In Linear, Sprints are called “Cycles.” They are automated. You configure your cycle duration (e.g., 2 weeks). Linear automatically starts the cycle, tracks team velocity, provides built-in burndown charts, and automatically rolls over unfinished bugs to the next cycle when the timer expires. It enforces Agile discipline automatically.
Feature Comparison Matrix
Review our expert comparison metrics to see exactly where each tool excels.
| Feature | Trello | Linear |
|---|---|---|
| Primary UI Paradigm | Drag-and-Drop Visual Kanban | Keyboard-first, Lists & Boards |
| Agile Sprint Management | Manual (Requires Lists & Power-Ups) | Automated “Cycles” & Rollovers |
| Git/CI/CD Integrations | Moderate (Via Power-Ups) | Deep, Native, Automated |
| Issue IDs & Deep Linking | No native short-IDs | Yes (e.g., ENG-101) |
| Setup Time & Flexibility | Instant setup, infinitely flexible | Structured, opinionated workflow |
| Best Target Audience | Marketing, Indie Hackers, Generalists | Dedicated Software Engineering Teams |
The Final Verdict: Which Should Developers Choose?

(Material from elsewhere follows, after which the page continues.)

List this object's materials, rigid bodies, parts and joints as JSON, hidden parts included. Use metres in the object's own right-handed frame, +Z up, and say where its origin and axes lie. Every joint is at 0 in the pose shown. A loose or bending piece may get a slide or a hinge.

At Bug Tracker Online, our reviews are clear: while Trello is an iconic tool that revolutionized task management, it is no longer the best tool for dedicated software development in 2026.
You are a solo indie hacker, a non-technical startup, or a team where marketing, HR, and ops need to use the exact same tool as the sole developer. Trello is brilliant for visual simplicity, lightweight task management, and avoiding “Agile bloat.”
You are a software engineering team. Period. If your primary goal is tracking code defects, integrating deeply with GitHub/GitLab, running automated sprints, and providing your developers with a lightning-fast, zero-friction interface, Linear is the absolute winner. It is the modern standard for issue tracking.